Barrier rocks had been pushed aside as trucks forged their own exit over the footpath to rejoin the highway.
The result was a blind-spot for truckies and a dangerous strip of road in the middle of the township, Smith said.
"They've made their own stop-bay," he said.
A proper bay needed to be built as soon as possible to remove tired truck drivers from the road, Smith said.
Wairau Valley Residents and Ratepayers Association secretary Jenny Somerville said it was very "pot-holey" between Renwick and St Arnaud.
Somerville said she lived more than 300 metres from the road and had been disturbed by the traffic influx.
"I can still hear the trucks when they brake and I know there are some people waking up in the early hours of the morning because of the noise," she said.

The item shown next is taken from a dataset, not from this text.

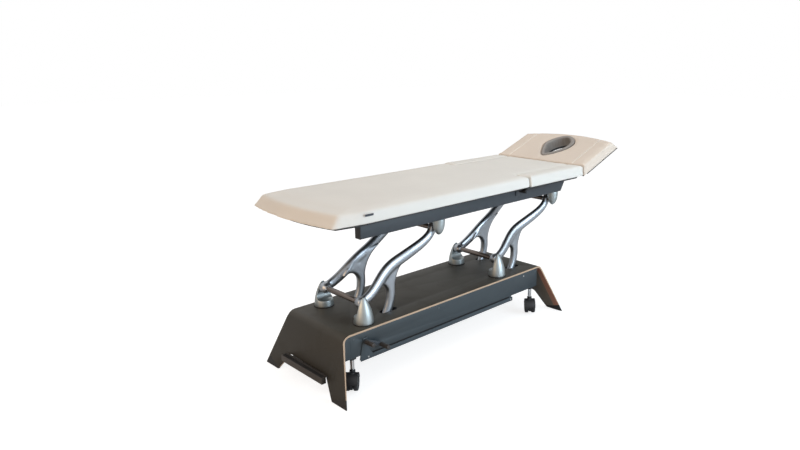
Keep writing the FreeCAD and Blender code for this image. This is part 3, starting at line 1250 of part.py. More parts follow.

Trucks hauling containers and refrigeration were much wider and heavier than the logging trucks the Wairau Valley was accustomed to, Somerville said.
The township appreciated an increase in police along the road.
Transport Minister Simon Bridges joined Kaikoura MP Stuart Smith to inspect the condition of the highway on Tuesday.
It was a good road but not built for the kinds of traffic it was getting, Bridges said.
"I had a really good view of the damage," he said. "We get it and we are acting."
Teams were already working to repair potholes with improvements to signage and line marking planned, Bridges said.
An investment of $50 million to $100m would be allocated to the entirety of the inland route during the rebuild of SH1, Bridges said.
He expected SH63 would likely receive a significant portion of those funds.
The continual repair of potholes made the road look more like a patchwork quilt than a highway, Cliff Smith said.
A complete resurfacing of the highway would be essential should the route become a semi-permanent solution, Smith said.
Smith was concerned the traffic issues would only be exacerbated by summer tourists and harvesting over the next few months.